The internet “puts the world’s knowledge at everyone’s fingertips,” as if that’s going to answer all the world’s questions. It’ll answer, all right, but without context or experience, and will balk if you ask the “wrong” question. AI is even worse, notorious for providing well-crafted lies. And social media! Makes our young people believe they are failures because they don’t have a million followers and a monetized Youtube channel! Easy to see how the internet’s influence could make one pull away from reality, becoming less social and less connected to actual humans in favor of connecting to avatars and other strangers who share your interests. Maybe you’d even start thinking that the answer is to disconnect from the Earth and move to Mars or somewhere else… But this is an accidental side effect of a novel technology being managed by impatient, greedy and inexperienced young people. The truly chilling development is in medicine, where the organic rubber meets the scientific road and we find out whether it really IS a good idea to give thalidomide to pregnant people. 

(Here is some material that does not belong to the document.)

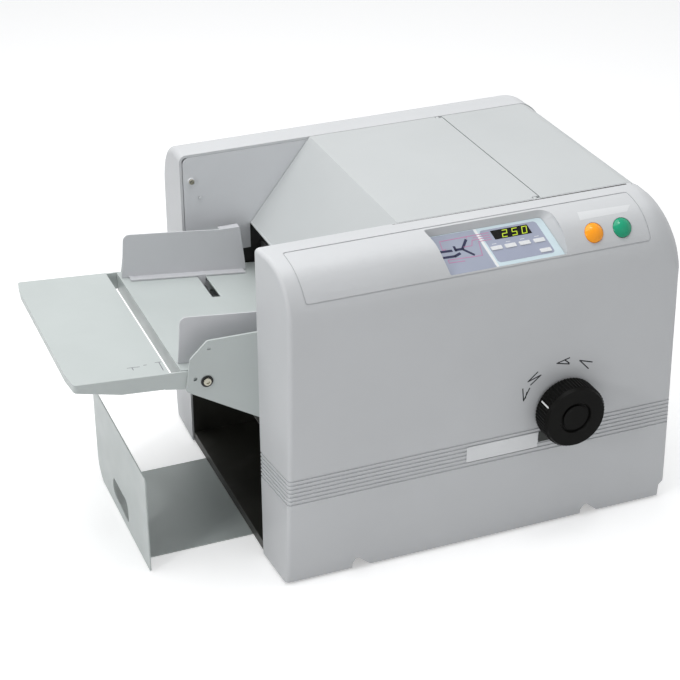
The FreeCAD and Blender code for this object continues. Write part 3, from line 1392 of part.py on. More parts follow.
# --- the whole machine -------------------------------------------------------------------------------------
def build():
    pieces = {
        "front_cover": front_cover(), "rear_cover": rear_cover(),
        "front_side_plate": front_side_plate(), "rear_side_plate": rear_side_plate(),
        "base_plate": base_plate(), "tie_bars": tie_bars(), "rubber_feet": rubber_feet(),
        "front_hood": front_hood(), "rear_hood": rear_hood(), "hood_hinge_pins": hood_hinge_pins(),
        "power_inlet": power_inlet(), "control_panel": control_panel(),
        "display_window": display_window(), "circuit_board": circuit_board(),
        "button_switches": button_switches(), "test_button": push_button(button_spots[0]),
        "start_button": push_button(button_spots[1]),
        "front_bracket": front_bracket(), "rear_bracket": mirrored(front_bracket()),
        "table_pivots": table_pivots(), "feed_table": feed_table(), "infeed_plate": infeed_plate(),
        "front_guide": front_guide(), "rear_guide": mirrored(front_guide()), "guide_rail": guide_rail(),
        "feed_tyres": feed_tyres(), "feed_shaft": feed_shaft(), "feed_gear": feed_gear(),
        "idler_gear": idler_gear(), "separator_pad": separator_pad(),
        "separator_holder": separator_holder(), "separator_spring": separator_spring(),
        "roller_bushes": roller_bushes(), "motor": motor(), "motor_pulley": motor_pulley(),
        "drive_pulley": drive_pulley(), "drive_belt": drive_belt(),
        "upper_fold_plate": fold_plate(upper_origin, upper_angle, upper_start, upper_length),
        "lower_fold_plate": fold_plate(lower_origin, lower_angle, lower_start, lower_length),
        "upper_stop": upper_stop(), "lower_stop": lower_stop(), "selector_guides": selector_guides(),
        "selector_knob": selector_knob(), "selector_shaft": selector_shaft(),
        "selector_pinion": selector_pinion(), "delivery_stop": delivery_stop(),
        "delivery_chute": delivery_chute(),
    }
    for number in (1, 2, 3, 4):
        pieces["fold_roller_%d" % number] = fold_roller(number)
        pieces["fold_gear_%d" % number] = fold_gear(number)
    for number, spot in enumerate(key_spots, 1):
        pieces["panel_key_%d" % number] = panel_key(spot)
    return pieces


pieces = build()
extent = Part.makeCompound(list(pieces.values())).optimalBoundingBox(False)
origin = Vector((extent.XMin + extent.XMax) / 2.0, (extent.YMin + extent.YMax) / 2.0, extent.ZMin)
os.makedirs("parts", exist_ok=True)
for name, shape in pieces.items():
    placed = shape.copy()
    placed.translate(Vector(-origin.x, -origin.y, -origin.z))
    placed.exportStep("parts/%s.step" % name)
print("%d nodes, %.1f x %.1f x %.1f mm" % (len(pieces), extent.XLength, extent.YLength, extent.ZLength))
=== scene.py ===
import bpy, bmesh, json, math
from mathutils import Matrix, Vector
from mathutils.bvhtree import BVHTree


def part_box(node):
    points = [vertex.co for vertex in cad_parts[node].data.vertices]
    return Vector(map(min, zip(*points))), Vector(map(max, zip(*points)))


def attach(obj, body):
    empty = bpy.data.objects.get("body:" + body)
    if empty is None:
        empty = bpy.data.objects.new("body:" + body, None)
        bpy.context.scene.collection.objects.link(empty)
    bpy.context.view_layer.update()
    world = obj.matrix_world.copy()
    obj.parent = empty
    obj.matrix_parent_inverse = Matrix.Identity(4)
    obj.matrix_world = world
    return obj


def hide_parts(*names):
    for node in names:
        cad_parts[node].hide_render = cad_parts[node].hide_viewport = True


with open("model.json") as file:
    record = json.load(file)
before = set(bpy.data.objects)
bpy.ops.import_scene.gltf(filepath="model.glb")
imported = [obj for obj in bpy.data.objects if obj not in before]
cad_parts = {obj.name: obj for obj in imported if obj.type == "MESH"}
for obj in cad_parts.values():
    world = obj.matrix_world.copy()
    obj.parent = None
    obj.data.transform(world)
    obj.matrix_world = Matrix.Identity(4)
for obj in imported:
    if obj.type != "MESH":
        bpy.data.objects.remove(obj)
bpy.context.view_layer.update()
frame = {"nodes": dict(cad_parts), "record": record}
cadNodes = frame["nodes"]
mm = 0.001
faceBulge = 4.0  # mm that the front face stands out past the covers' front edges
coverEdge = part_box("front_cover")[0] + Vector((0.0, faceBulge * mm, 0.0))
toDesk = Matrix.Translation(coverEdge) @ Matrix.Diagonal((mm, mm, mm, 1.0))  # mm at the covers to the frame


def at(x, y, z):  # a place counted in mm from the covers' feed end, front and lower edge
    return toDesk @ Vector((x, y, z))


# what the films, the labels and the printed inks share
film = {"rough": 0.34, "mottle": 0.012, "mottleScale": 40.0, "grainScale": 2600.0, "grainDepth": 0.02}
label = {"rough": 0.40, "mottle": 0.010, "mottleScale": 30.0, "grainScale": 2200.0, "grainDepth": 0.015}
ink = {"mottleScale": 200.0, "grainScale": 2400.0, "grainDepth": 0.02}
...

Aimovig, aka erenumab-aooe, is a medication that aims to prevent migraines, and its mechanism, purposefully and thoughtfully developed by skilled, intelligent and very well-educated people, is a horrifying nightmare to an acupuncturist, and should be a nightmare for any thoughtful person. The scientists who developed Aimovig figured out which peptides are involved in creating the connection between the central nervous system and the peripheral nervous system. Aimovig interferes with the production of these peptides at the genetic level so that your central nervous system becomes less-connected to your peripheral nervous system. In other words, Aimovig literally disconnects your feelings from your brain. Literally. Physiologically separates you from yourself so you can’t feel things. The main organic illness that causes this dynamic is leprosy, but even without the gory visuals, what person with any experience of life would think that this is a good idea? Separation, the great trick of the mind that allows us to feel superior to animals (and other races/religions/ethnicities), and which, unchecked, leads to the three horsemen of the first sentence, is now provided in pill form, in hopes of preventing migraines. Full disclosure: it is my belief that acupuncture works by re-connecting the central and peripheral nervous systems, so I don’t just see Aimovig as a really stupid and destructive idea, but also as a direct attack on the form of medicine which I practice.


Which brings me to my final observation. That thing about, “rather be right than happy..?” The most heart-breaking thing I have experienced in 24 years of acupuncture practice (and I have experienced it repeatedly) has been provided by those people who have success with acupuncture – their symptoms improve or go away – yet because they can’t understand or explain it, they refuse to believe it and even reject the whole experience. And this is where, with our wonderful big brains and our amazing technologies, we’re dumber than dogs. If you make a dog feel better, it will lick your hand and wag its tail. Only a human will bite the hand that gives it relief because that relief doesn’t fit their preconceptions. And whereas a dog can get smarter, because it’s open to any new experience, humans are fully capable of closing their minds to new evidence, knowledge or wisdom that doesn’t comport with what they already know, and so are capable of limiting their own understanding. One of the main differences between us and dogs? They have so much neural information coming in from their noses, ears and tongues that they have no choice but to stay connected to the world around them, even if it makes them otherwise “dumber.” If our species doesn’t make it, I hope some more doggish creature takes our place, and I hope they maintain a connection to dog medicine, which involves licking it until it feels better or falls off. Almost as effective as Aimovig, and way safer for… everything.